**Given problem**
Beginning with the first line of the data below, reproduce every line unchanged, ending with the line that holds "return tree".

[Entries with model source code]
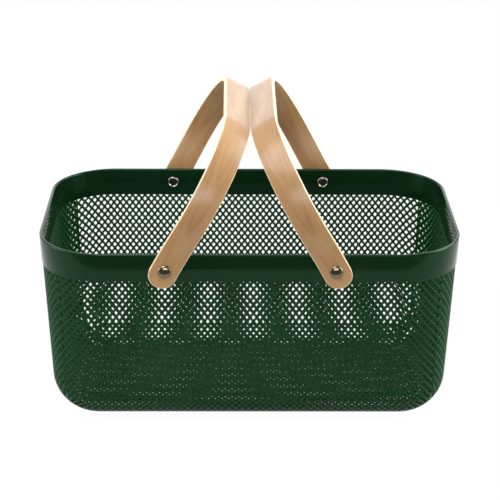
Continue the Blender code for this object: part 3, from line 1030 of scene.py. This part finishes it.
# One fixing on each of the four pivots, its top turned outwards, or inwards where Facing is -1
def onPivots():
    kinds = {"Fixing": "Object", "Pivot X": "Float", "Pivot Z": "Float", "Seat": "Float", "Facing": "Float",
             "Material": "Material"}
    tree, graph, given = newTree("fixings on pivots", kinds)
    corners = graph.node("GeometryNodeMeshGrid", inputs={"Size X": given["Pivot X"] * 2.0,
                                                         "Size Y": given["Seat"] * 2.0,
                                                         "Vertices X": 2, "Vertices Y": 2})
    x, y, z = graph.parts(graph.node("GeometryNodeInputPosition"))
    raised = graph.node("GeometryNodeSetPosition", inputs={"Geometry": corners,
                                                           "Position": graph.point(x, y, given["Pivot Z"])})
    angle = graph.math("SIGN", y) * given["Facing"] * (-math.pi / 2)
    model = graph.node("GeometryNodeObjectInfo", inputs={"Object": given["Fixing"]}, output="Geometry")
    rotation = graph.node("FunctionNodeEulerToRotation", inputs={"Euler": graph.point(angle, 0.0, 0.0)})
    placed = graph.node("GeometryNodeInstanceOnPoints",
                        inputs={"Points": raised, "Instance": model, "Rotation": rotation})
    endTree(graph, placed, given["Material"])
    return tree


pivotTree = onPivots()
nutSteel = brightSteel("nutPlate", "nutSteel", unshadedTo=shell["depth"], roughness=0.12)
# painted shade on the screw heads begins this far from the basket's middle
unshadedTo = screwSeat - fixing["screwHeadHeight"] + fixing["screwUnshaded"]
screwSteel = brightSteel("screwPlate", "screwSteel", unshadedTo=unshadedTo, roughness=0.22)
for name, model, seat, facing, material, slotName in (
        ("barrel_nut", barrelNut(), headSeat, 1.0, nutSteel, "bright_steel"),
        ("screw", recessedScrew(), screwSeat, -1.0, screwSteel, "bright_steel"),
        ("spacer", spacerRing(), spacerFoot, 1.0, spacerPlastic, "dark_spacer")):
    fixings = meshObject(f"{name}s", bmesh.new())
    runTree(fixings, pivotTree, {
        "Fixing": model,
        "Pivot X": strip["pivotX"],
        "Pivot Z": pivotZ,
        "Seat": seat,
        "Facing": facing,
        "Material": material,
    })
    bpy.data.objects.remove(model, do_unlink=True)
    shadeSmooth(fixings, fixing["sharp"])
    nodes = [f"{name}_{side}_{face}" for side in ("left", "right") for face in ("front", "back")]
    finishPiece(fixings, "basket", nodes)
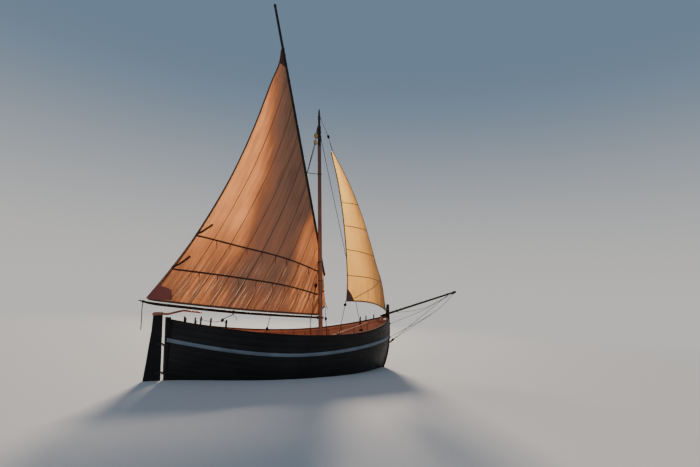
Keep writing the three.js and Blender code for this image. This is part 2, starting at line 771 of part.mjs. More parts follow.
// Halyard of the jib, from the masthead pole through a block to the head of the sail
function jibHalyard() {
  const poleZ = 9478;
  const eyeRadius = snugRadius(mastRadius(poleZ), 8, 20);
  const eye = ring([mastX(poleZ), 0, poleZ], [-rakeAft, 0, 1], eyeRadius, 8, 20);
  const [block, head] = [[837, 0, 8833], [1112, -9, 8220]];
  const between = (a, b, s) => a.map((value, k) => lerp(value, b[k], s));
  const upper = bar([[mastX(poleZ) + eyeRadius, 0, poleZ], block], 7, 6);
  const shell = bar(
    [-0.1, -0.07, 0.09, 0.13].map((s) => between(block, head, s)),
    [12, 36, 36, 12],
    10,
  );
  const lower = bar([block, head], 7, 6);
  return join(eye, upper, shell, lower);
}

// Lashing from the stemhead to the tack of the jib
function jibTack() {
  const band = box([4322, -HALF_SIDING - 14, 2330], [4342 - GAP, HALF_SIDING + 14, 2360]);
  return join(band, bar([[4332, -40, 2345], [JIB_LUFF[0][0] + 2, JIB_LUFF[0][1] - 6, JIB_LUFF[0][2] - 4]], 9, 6));
}

function stowedOar() {
  const [aft, forward] = [[1790, 1222, 951], [3712, 455, 1730]];
  const path = [0, 0.55, 0.62, 0.7, 1].map((s) => aft.map((value, k) => lerp(value, forward[k], s)));
  return cut(bar(path, [34, 34, 29, 23, 18], 8), deckSlab(WELL_FORWARD, 3100, GAP, 400));
}

// Rudder and its irons, in a frame whose Z is the hinge axis
const sternFrame = new THREE.Group();
sternFrame.position.set(HINGE_X, 0, 0);
sternFrame.rotation.set(0, -Math.atan(RUDDER_RAKE), 0);
boat.add(sternFrame);
const BLADE_HALF = 28;
const RUDDER_TOP = 1840;
const IRON_THICK = 8;
const IRON_LEVELS = [{ name: "upper", z: 1005 }, { name: "middle", z: 210 }, { name: "lower", z: -380 }];

function rudderBlade() {
  const outline = [
    [-HINGE_GAP, RUDDER_TOP], [-300, RUDDER_TOP], [-332, 1400], [-388, 990], [-446, 527], [-515, 60], [-600, -450],
    [-635, -780], [-600, -1000], [-500, -1060], [-135, -1060], [-HINGE_GAP, -900],
  ];
  return extrudeY(outline, BLADE_HALF);
}

const ROD_X = 29;

// Iron on the sternpost. The upper one has a rod beside the hinge axis, down to the next one.
function gudgeon(z, rodFoot) {
  const [height, half] = [40, POST_HALF + GAP + IRON_THICK];
  const bridge = box([8, -half, z - height], [HINGE_GAP - GAP, half, z]);
  const arms = [-1, 1].map((side) => {
    const [inner, outer] = [side * (POST_HALF + GAP), side * half];
    return box([10, Math.min(inner, outer), z - height], [118, Math.max(inner, outer), z]);
  });
  const eye = post(0, 0, z - height, z, 25, 25, 16);
  const rods = rodFoot === undefined ? [] : [post(ROD_X, 0, rodFoot, z - 5, 10, 10, 10)];
  return cut(join(bridge, eye, ...arms, ...rods), post(0, 0, z - height - 5, z + 5, 14, 14, 16));
}

function rudderIron(z) {
  const [low, high] = [z + 1, z + 41];
  const half = BLADE_HALF + GAP + IRON_THICK;
  const bridge = box([-HINGE_GAP + GAP, -half, low], [-4, half, high]);
  const arms = [-1, 1].map((side) => {
    const [inner, outer] = [side * (BLADE_HALF + GAP), side * half];
    return box([-228, Math.min(inner, outer), low], [-10, Math.max(inner, outer), high]);
  });
  return join(bridge, ...arms, post(0, 0, z - 55, high, 11, 11, 12));
}

// Tiller: a head block on the rudder and an S-shaped bar, x and z in the same frame
const TILLER_LINE = [[-150, 1888], [107, 1862], [306, 1897], [557, 1936], [812, 1902], [1105, 1858]];

function tiller() {
  const curve = new THREE.CatmullRomCurve3(TILLER_LINE.map(([x, z]) => new THREE.Vector3(x, 0, z)));
  const path = curve.getPoints(15).map((p) => p.toArray());
  const radii = path.map((_, i) => lerp(31, 21, i / 15));
  const base = RUDDER_TOP + GAP;
  const block = extrudeY(
    [[-325, base], [-30, base], [-30, base + 66], [-66, base + 90], [-290, base + 90], [-325, base + 62]],
    46,
  );
  return join(bar(path, radii, 8), block);
}

// Rig, in a frame on the mast axis: x forward, y port, z up along the mast
const rig = new THREE.Group();
rig.position.set(MAST_X, 0, MAST_Z);
rig.rotation.set(0, -MAST_RAKE, RIG_SWING);
boat.add(rig);

const SPAR_SIDES = 10;
const YARD_SLOPE = (YARD_PEAK[0] - YARD_FOOT[0]) / (YARD_PEAK[1] - YARD_FOOT[1]);
const yardForward = (h) => lerp(YARD_FOOT[0], YARD_PEAK[0], (h - YARD_FOOT[1]) / (YARD_PEAK[1] - YARD_FOOT[1]));

// Height along the mast and radius of the yard
const YARD_PROFILE = [[YARD_FOOT[1], 30], [2250, 38], [4000, 46], [6000, YARD_RADIUS], [8500, 49], [10500, 48],
  [11980, 45], [12000, 52], [12060, 50], [YARD_PEAK[1], 30]];

function yard() {
  return bar(
    YARD_PROFILE.map(([h]) => [yardForward(h), RIG_OFFSET, h]),
    YARD_PROFILE.map(([, radius]) => radius),
    SPAR_SIDES,
  );
}

// Boom: forward position, height along the mast, radius
const BOOM_LINE = [[300, 592, 24], [260, 597, BOOM_RADIUS], [-3360, 1050, 43], [-5900, 1380, 38], [-6150, 1425, 29],
  [-6390, 1495, 13]];

function boom() {
  return bar(
    BOOM_LINE.map(([x, h]) => [x, RIG_OFFSET, h]),
    BOOM_LINE.map(([, , radius]) => radius),
    SPAR_SIDES,
  );
}

// Height of the boom's axis along the mast, and its radius
const boomHeight = (x) => profileAt(BOOM_LINE.map(([at, h]) => [-at, h]), -x);
const boomRadius = (x) => profileAt(BOOM_LINE.map(([at, , radius]) => [-at, radius]), -x);

// Strops that hold the spars to the mast: rings about the mast and about the spar
function strop(h, sparX, sparRadius, sparDirection) {
  const thick = 12;
  const sides = 2 * SPAR_SIDES; // its corners face the spar's
  const mastRing = snugRadius(mastRadius(MAST_Z + h * Math.cos(MAST_RAKE)), thick, sides);
  const sparRing = sparRadius + GAP + thick;
  const aroundMast = ring([0, 0, h], [0, 0, 1], mastRing, thick, sides);
  const aroundSpar = ring([sparX, RIG_OFFSET, h], sparDirection, sparRing, thick, sides);
  const from = new THREE.Vector3(0, 0, h);
  const toward = new THREE.Vector3(sparX, RIG_OFFSET, h).sub(from).normalize();
  const start = from.clone().addScaledVector(toward, mastRing);
  const distance = Math.hypot(sparX, RIG_OFFSET) - sparRing;
  const tie = bar([start.toArray(), from.clone().addScaledVector(toward, distance).toArray()], thick, 6);
  return join(aroundMast, aroundSpar, tie);
}

function mainsail() {
  const tack = [380, 1020];
  const luffTop = [300, 2230];
  const headH = 10460;
  const lacing = 1;
  const yardEdge = (h) => {
    const flat = profileAt(YARD_PROFILE, h) * Math.cos(Math.PI / SPAR_SIDES);
    return [yardForward(h) - (flat + lacing) * Math.hypot(1, YARD_SLOPE), h];
  };
  const clew = [-6185, 1545];
  // Leech, hollow, from the clew to the head: forward position and height
  const leech = new THREE.CatmullRomCurve3(
    [clew, [-5510, 2390], [-4800, 3390], [-3720, 5240], [-2860, 7110], [-2140, 9060], [-1760, 9910],
      [yardEdge(headH)[0] - 24, headH - 8]].map(([x, h]) => new THREE.Vector3(x, 0, h)),
  );
  const front = (up) => {
    const luffShare = 0.13;
    if (up < luffShare) {
      return [lerp(tack[0], luffTop[0], up / luffShare), lerp(tack[1], luffTop[1], up / luffShare)];
    }
    const h = lerp(luffTop[1], headH, (up - luffShare) / (1 - luffShare));
    return [Math.min(yardEdge(h)[0], luffTop[0]), h];
  };
  const columns = [0, 0.03, 0.055, 0.1, 0.17, 0.26, 0.37, 0.5, 0.64, 0.78, 0.9, 1];
  const rows = 16;
  const footGap = 97;
  const face = (offset) =>
    Array.from({ length: rows + 1 }, (_, r) => {
      const up = r / rows;
      const [fx, fh] = front(up);
      const aft = leech.getPointAt(up);
      return columns.map((w) => {
        const x = lerp(fx, aft.x, w);
        let h = lerp(fh, aft.z, w);
        if (w > 0 && w < 1) {
          const straight = lerp(tack[1], clew[1], (tack[0] - x) / (tack[0] - clew[0]));
          const ahead = x < 0 ? 1 : (tack[0] - x) / tack[0];
          const dip = (boomHeight(Math.min(x, 0)) + footGap - straight) * ahead;
          h += Math.min(dip, 0) * (1 - up) ** 8;
        }
        const lead = Math.min(fx, -130); // flat on the yard, and beside the mast
        const behind = clamp((lead - x) / (lead - aft.x), 0, 1);
        const belly = 0.055 * Math.max(fx - aft.x, 0) * Math.sin(Math.PI * behind ** 0.8);
        return [x, RIG_OFFSET - belly + offset, h];
      });
    });
  return plate(face(SAIL_THICK / 2), face(-SAIL_THICK / 2));
}

const STROP_HEIGHT = 6000; // where the halyard takes the yard

// Room in the sail's edge for the strop round the yard
function stropRoom() {
  const [halfHeight, radius] = [14, YARD_RADIUS + 26];
  const ends = [-halfHeight, halfHeight].map((dh) => [yardForward(STROP_HEIGHT + dh), RIG_OFFSET, STROP_HEIGHT + dh]);
  return bar(ends, radius, 2 * SPAR_SIDES);
}

// Put the boat together

add("hull_shell", hullShell(), HULL_BLACK);
add("keel", keel(), HULL_BLACK);
add("stem", stem(), RAIL_DARK);
add("sternpost", sternpost(), HULL_BLACK);
for (const [name, side] of [["port", 1], ["starboard", -1]]) {
  add(`rubbing_strake_${name}`, rubbingStrake(side), STRAKE_PALE);
  add(`raised_side_${name}`, raisedSide(side), HULL_BLACK);
  add(`cap_rail_${name}`, capRail(side), RAIL_DARK);
  add(`side_deck_${name}`, sideDeck(side), DECK_WOOD);
}
const mastHole = mastShape(6);
add("foredeck", cut(endDeck(WELL_FORWARD, 4330), mastHole), DECK_WOOD);
add("aft_deck", endDeck(-4250, WELL_AFT), DECK_WOOD);
add("coaming", coaming(), INNER_RED);
add("frames_and_keelson", framesAndKeelson(), DECK_WOOD);
add("floorboards", floorboards(), DECK_WOOD);
THWARTS.forEach((x, i) => add(`thwart_${i + 1}`, thwart(x), DECK_WOOD));
add("mast", mastShape(), SPAR_RED);
add("mast_step", mastStep(), DECK_WOOD);
add("mast_partner", mastPartner(), DECK_WOOD);
STAYS.forEach((item) => add(item.name, stay(item), ROPE));
add("bowsprit", bowspritShape(), SPAR_DARK);
add("breasthook", breasthook(), RAIL_DARK);
add("gammon_iron", gammonIron(), IRON);
add("bobstay", bobstay(), ROPE);
add("jib", jib(), JIB_CREAM);
add("jib_sheet", jibSheet(), ROPE);
add("jib_halyard", jibHalyard(), ROPE);
add("jib_tack", jibTack(), ROPE);
add("stowed_oar", stowedOar(), LIGHT_WOOD);
const [, middleIron] = IRON_LEVELS;
for (const { name, z } of IRON_LEVELS) {
  const rodFoot = name === "upper" ? middleIron.z + GAP : undefined;
  add(`gudgeon_${name}`, gudgeon(z, rodFoot), IRON, sternFrame);
  add(`rudder_iron_${name}`, rudderIron(z), IRON, sternFrame);
}
add("rudder_blade", rudderBlade(), HULL_BLACK, sternFrame);
add("tiller", tiller(), SPAR_RED, sternFrame);
add("yard", yard(), SPAR_DARK, rig);
add("boom", boom(), SPAR_DARK, rig);
add("mainsail", cut(mainsail(), stropRoom()), SAIL_TAN, rig);
add("yard_strop", strop(STROP_HEIGHT, yardForward(STROP_HEIGHT), YARD_RADIUS, [YARD_SLOPE, 0, 1]), ROPE, rig);
add("boom_strop", strop(boomHeight(0), 0, boomRadius(0), [-1, 0, 0.125]), ROPE, rig);

export default boat;
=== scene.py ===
# Falkusa under sail: planked hull, open well, hung rudder, lateen mainsail and jib.
# Metres, +X to the bow, +Y to port, +Z up. Tables of the hull and rig are in millimetres.
import bpy
import bmesh
import math
from mathutils import Matrix, Vector, noise


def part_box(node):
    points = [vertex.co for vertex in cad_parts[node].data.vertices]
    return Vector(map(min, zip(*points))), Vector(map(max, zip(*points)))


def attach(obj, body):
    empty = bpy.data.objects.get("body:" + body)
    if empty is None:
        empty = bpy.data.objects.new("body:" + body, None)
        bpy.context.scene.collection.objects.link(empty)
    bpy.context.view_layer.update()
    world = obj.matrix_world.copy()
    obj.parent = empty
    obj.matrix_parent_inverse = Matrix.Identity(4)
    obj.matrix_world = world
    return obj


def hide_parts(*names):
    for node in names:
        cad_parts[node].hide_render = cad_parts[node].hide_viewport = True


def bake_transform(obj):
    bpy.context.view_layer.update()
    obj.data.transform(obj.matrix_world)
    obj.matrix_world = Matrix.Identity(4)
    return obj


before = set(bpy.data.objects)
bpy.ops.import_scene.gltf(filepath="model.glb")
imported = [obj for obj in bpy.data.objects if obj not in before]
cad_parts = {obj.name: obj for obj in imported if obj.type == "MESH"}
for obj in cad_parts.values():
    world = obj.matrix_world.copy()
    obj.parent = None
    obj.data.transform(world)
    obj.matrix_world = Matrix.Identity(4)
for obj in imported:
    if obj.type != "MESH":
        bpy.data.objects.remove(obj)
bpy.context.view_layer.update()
mm = 0.001


# Small helpers for numbers and curves

def lerp(a, b, t):
    return a + (b - a) * t


def clamp(value, low=0.0, high=1.0):
    return max(low, min(high, value))


def ease(low, high, value):  # smooth step from 0 to 1
    t = clamp((value - low) / (high - low))
    return t * t * (3 - 2 * t)


def mix(p, q, t):
    return tuple(lerp(a, b, t) for a, b in zip(p, q))


def spread(low, high, count):
    return [lerp(low, high, i / (count - 1)) for i in range(count)]


def tableAt(table, place, column=1):  # rows in rising order of their first column
    for low, high in zip(table, table[1:]):
        if place <= high[0] or high is table[-1]:
            return lerp(low[column], high[column], (place - low[0]) / (high[0] - low[0]))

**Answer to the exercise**
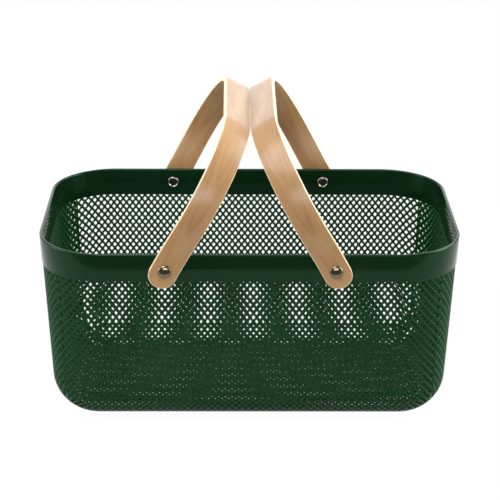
Continue the Blender code for this object: part 3, from line 1030 of scene.py. This part finishes it.
# One fixing on each of the four pivots, its top turned outwards, or inwards where Facing is -1
def onPivots():
    kinds = {"Fixing": "Object", "Pivot X": "Float", "Pivot Z": "Float", "Seat": "Float", "Facing": "Float",
             "Material": "Material"}
    tree, graph, given = newTree("fixings on pivots", kinds)
    corners = graph.node("GeometryNodeMeshGrid", inputs={"Size X": given["Pivot X"] * 2.0,
                                                         "Size Y": given["Seat"] * 2.0,
                                                         "Vertices X": 2, "Vertices Y": 2})
    x, y, z = graph.parts(graph.node("GeometryNodeInputPosition"))
    raised = graph.node("GeometryNodeSetPosition", inputs={"Geometry": corners,
                                                           "Position": graph.point(x, y, given["Pivot Z"])})
    angle = graph.math("SIGN", y) * given["Facing"] * (-math.pi / 2)
    model = graph.node("GeometryNodeObjectInfo", inputs={"Object": given["Fixing"]}, output="Geometry")
    rotation = graph.node("FunctionNodeEulerToRotation", inputs={"Euler": graph.point(angle, 0.0, 0.0)})
    placed = graph.node("GeometryNodeInstanceOnPoints",
                        inputs={"Points": raised, "Instance": model, "Rotation": rotation})
    endTree(graph, placed, given["Material"])
    return tree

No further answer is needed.